# Visa and Pre-visa grant Letter



## Shankar (Dec 19, 2008)

Hi,

How much time it will take to get visa once pre-grant is issued?
Can a pre-grant letter assures of visa approval? or still depends on the CO's discretion?

Thanks,
-Shankar


----------



## amaslam (Sep 25, 2008)

Hi Shankar:

What do you mean by pre-grant? Is that the letter from AU CO saying you have a visa?

In that case it's as quick as going to the AU Consulate/High Commission with your letter and passport and getting the sticker. If you can't go in person many people get it within 2 weeks (1 week is typical) by doing it by registered mail.



Shankar said:


> Hi,
> 
> How much time it will take to get visa once pre-grant is issued?
> Can a pre-grant letter assures of visa approval? or still depends on the CO's discretion?
> ...


----------



## Shankar (Dec 19, 2008)

Yes......I got the visa pre-grant letter from CO . Feeling excited as we have got our long waited dream come true. Should have been much earlier as I took additional time(2 months extra time) to submit Medicals and PCC. Chalking out plans for the travel... Plan A and Plan B

Plan A: Start Job hunt from India and if get succeeded then...vrooommmmm to Oz.

Plan B:- Go on a vacation to validate the visa before 3rd of June 2010. 

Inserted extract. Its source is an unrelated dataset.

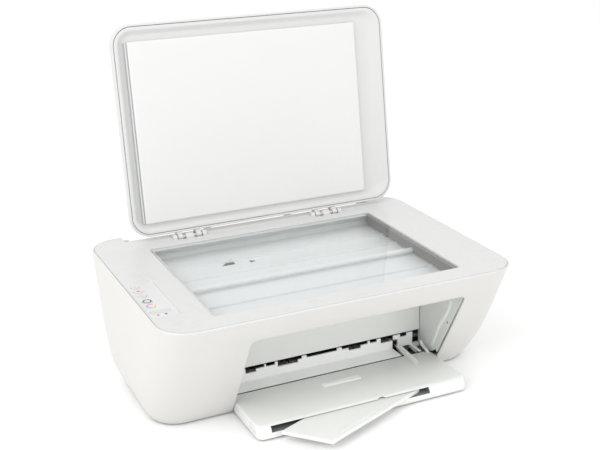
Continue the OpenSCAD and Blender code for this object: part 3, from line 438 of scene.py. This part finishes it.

I wish all the applicants good luck and they also spam similar good news shortly. Thank God and all the members of this forum for helping me with their suggestions.

Thanks,
-Shankar


----------



## tilla_07 (Jan 13, 2009)

hey Shankar, when did you apply, and what category?


----------



## Shankar (Dec 19, 2008)

I have applied in December 2008, 175 subclass, CSL


----------



## tilla_07 (Jan 13, 2009)

it feels like DIAC is working through much of the csl/modl appls of dec 2008 right now. Manyof the visas that have been granted over the last couple of weeks seem to have been lodged last december. Hoepfully, they will hurry up and go even faster.


----------



## Shankar (Dec 19, 2008)

what is the category of your application and when did you apply?


----------



## tilla_07 (Jan 13, 2009)

mine is also 175 csl, but I actually applied very recently.... like 1.5 months ago. I know, not long enough to even start enquiring about the whole visa thing, but what can I say, Im very impatient. But Im trying to curb it and just go with the flow. Have you decided which city you would like to settle down in? And what occupation did you apply under?


----------



## Shankar (Dec 19, 2008)

I have got the CaseOfficer after 4 months wait. may be you will also get CO after 3-4 months. But be patient for some more time. 

Are u migrating alone or do u have secondary applicants with you?

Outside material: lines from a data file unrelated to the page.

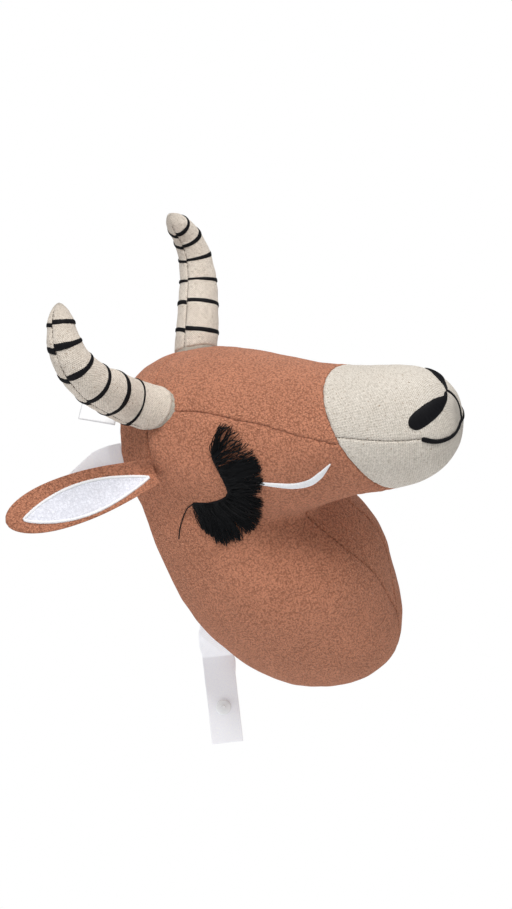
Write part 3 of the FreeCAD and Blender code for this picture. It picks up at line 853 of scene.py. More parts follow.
def cover_pieces(hull):
    """Cut the hull at its seams and make every panel."""
    shape = bmesh.new()
    shape.from_mesh(hull.data)
    undulate(shape)
    for value, area in SEAMS.lines():
        split_along(shape, value, area)
    cut_back(shape)
    shape.normal_update()
    shape.verts.ensure_lookup_table()
    shape.verts.index_update()
    normals = np.array([v.normal for v in shape.verts])
    faces = shape.faces[:]
    number = SEAMS.panel(np.array([face.calc_center_median() for face in faces]))
    for index, node in enumerate(PANELS[:-1]):
        kind = "linen" if node.startswith("muzzle") else "felt"
        material, thickness = COVER[kind]
        chosen = [face for face, n in zip(faces, number) if n == index]
        item, points = panel_piece(f"{node}_{kind}", shape, normals, chosen, thickness)
        if kind == "linen":
            pattern = muzzle_pattern(points)
            set_pattern(item, np.concatenate([pattern, pattern]))
        finish_piece(item, material, kind, "root", node)
    back_edge(shape)
    filling(shape, normals)
    shape.free()


HULL = stuffed_hull()
HULL_TREE = tree_of(HULL)
cover_pieces(HULL)
bpy.data.objects.remove(HULL)


def onto_hull(flat, view):
    """Points drawn as (x, z) from the front or as (y, z) from a side, thrown onto the hull."""
    places = []
    direction = Vector((0, 1, 0) if view == "front" else (-SIDES[view], 0, 0))
    for across, z in flat:
        point = Vector((across, 0, z) if view == "front" else (0, across, z))
        hit = HULL_TREE.ray_cast(point - direction * 0.5, direction)[0]
        places.append(hit if hit is not None else HULL_TREE.find_nearest(point)[0])
    return np.array(places)


def stitched_line(name, path, half_width, height, material, slot, node):
    """Satin stitch along a path on the hull. half_width holds (share of length, half width)."""
    normals = snap(HULL_TREE, path)[1]
    across = unit(np.cross(np.gradient(path, axis=0), normals))
    along = distances_along(path)
    shares, widths = zip(*half_width)
    width = np.interp(along / along[-1], shares, widths) * MM
    cap = rounded(np.minimum(along, along[-1] - along) / np.maximum(width, 1e-6))
    steps = 15 if max(widths) > 3 else 9
    band = satin_band(name, HULL_TREE, path, across, width * cap, height, steps)
    finish_piece(band, material, slot, "root", node)


# ---------------------------------------------------------------- face

def embroider(name, points, view, half_width, height, material, slot, node):
    """Satin stitch along a line of the face, given in millimetres."""
    flat = smooth_path(np.array(points) * MM, 1.5 * MM)
    path = resample(onto_hull(flat, view), THREAD_STEP)
    stitched_line(name, path, half_width, height, material, slot, node)


def face_embroidery():
    """Nostrils, philtrum, mouth and the white cheek stripes."""
    black = (BLACK_SATIN, "black_thread")
    for side in SIDES:
        embroider(f"{side}_nostril_stitch", NOSTRILS[side], "front", NOSTRIL_WIDTH, 1.0 * MM,
                  *black, f"{side}_nostril")
        embroider(f"{side}_cheek_stripe_stitch", STRIPE_PATH, side, STRIPE_WIDTH, 0.8 * MM,
                  WHITE_SATIN, "white_thread", f"{side}_cheek_stripe")
    embroider("philtrum_stitch", PHILTRUM_PATH, "front", PHILTRUM_WIDTH, 0.7 * MM, *black, "philtrum_line")
    embroider("mouth_stitch", MOUTH_PATH, "front", MOUTH_WIDTH, 0.8 * MM, *black, "mouth_line")


def seam_threads(name, dashes, radius, slot):
    """Short stitches that show in a seam."""
    paths = np.array(dashes)
    item = threads(name, paths, np.full(paths.shape[:2], radius) * STITCH_TAPER)
    finish_piece(item, SEAM_THREAD, slot, "root")


def mouth_seam_stitches():
    """The stitches between the upper and the lower muzzle: five of eight steps show."""
    dashes = []
    for side in SIDES:
        y = np.linspace(SEAMS.mouth_rear[1] - 2 * MM, SEAMS.mouth_corner - 1 * MM, 40)
        path = resample(onto_hull(np.stack([y, SEAMS.mouth_z(y)], -1), side), STITCH_PITCH / 8)
        path = path - snap(HULL_TREE, path)[1] * 0.85 * MM
        dashes += [path[start:start + 5] for start in range(0, len(path) - 6, 8)]
    seam_threads("mouth_seam_stitches", dashes, 0.28 * MM, "black_thread")


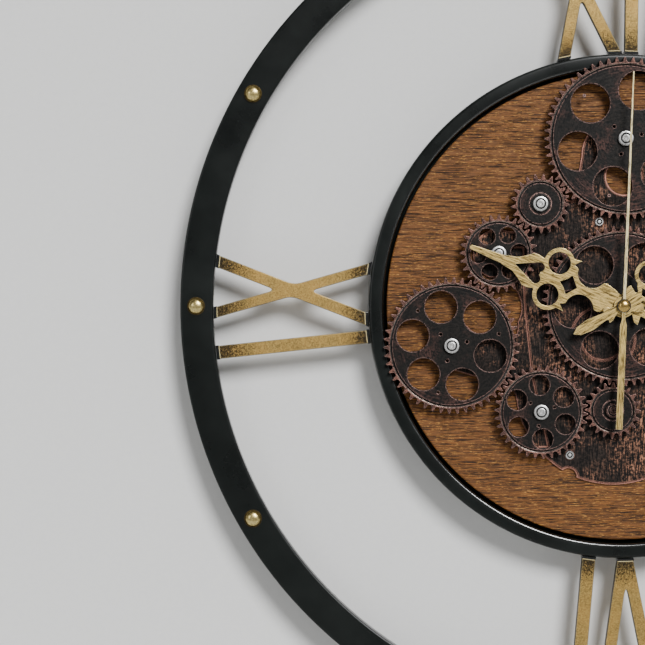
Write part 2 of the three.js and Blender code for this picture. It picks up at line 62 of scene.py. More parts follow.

To be in a better shape or to fasten the things I suggest you to start applying for PCC and undergo medicals after a month. I guess in Bangladesh also PCC will take longer time than medicals. 

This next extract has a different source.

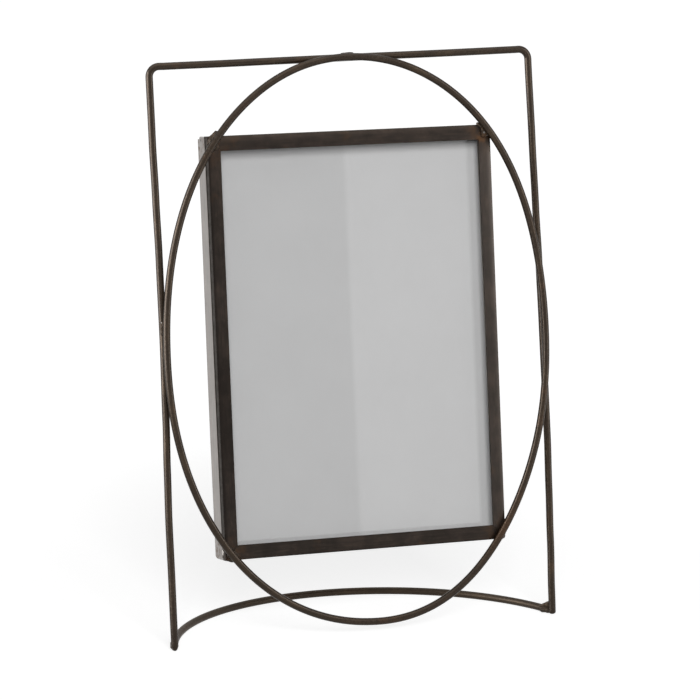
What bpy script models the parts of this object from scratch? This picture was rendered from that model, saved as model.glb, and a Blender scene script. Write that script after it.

I have not yet decided the City to land. But I have few friends in Melbourne...so may be that is the desired landing place. I will start job search from India only since I have much time to validate my visa. I have applied under C# techonologist.


----------



## tilla_07 (Jan 13, 2009)

I'm migrating alone. I wish I could have added on my parents on my visa application, but it wasn't possible. Yea, the whole PCC thing is kind of confusing. I mean, I lived in the US for the past 15 years before coming back to Bangladesh last year. So I have a FBI check and a local police check from US. But here in Bangladesh, I am going to have to start on my PCC. I am confused about one thing though. I heard that you need to have a police check from every country you spend 1 year or more in. Is that true? 

I came to Bangladesh in September of 2008, so it hasn't been a year yet. So I have a feeling Im going to wait for the year to be over before I can apply to get it. Plus, I might be going to going Japan soon for graduate school, so everything is getting sort of jumbled right now. But god willing, it will all work out. 

Melbourne is a lovely place, I hear. Actually a distant relative of mine lives there with his family. And hearing from amaslam about Mebourne being closely resembling TX, I might end up going there as well since that is what I am used to. But I also have cousins living in Sydney, so until the visa arrives, its a toss-up.


----------



## Shankar (Dec 19, 2008)

Yes...you are right. You need to get the PCC from all the countries you lived in more than 12 months. But there is a validity period for PCC( normally 6 months). If it expires you need to acquire one more.


----------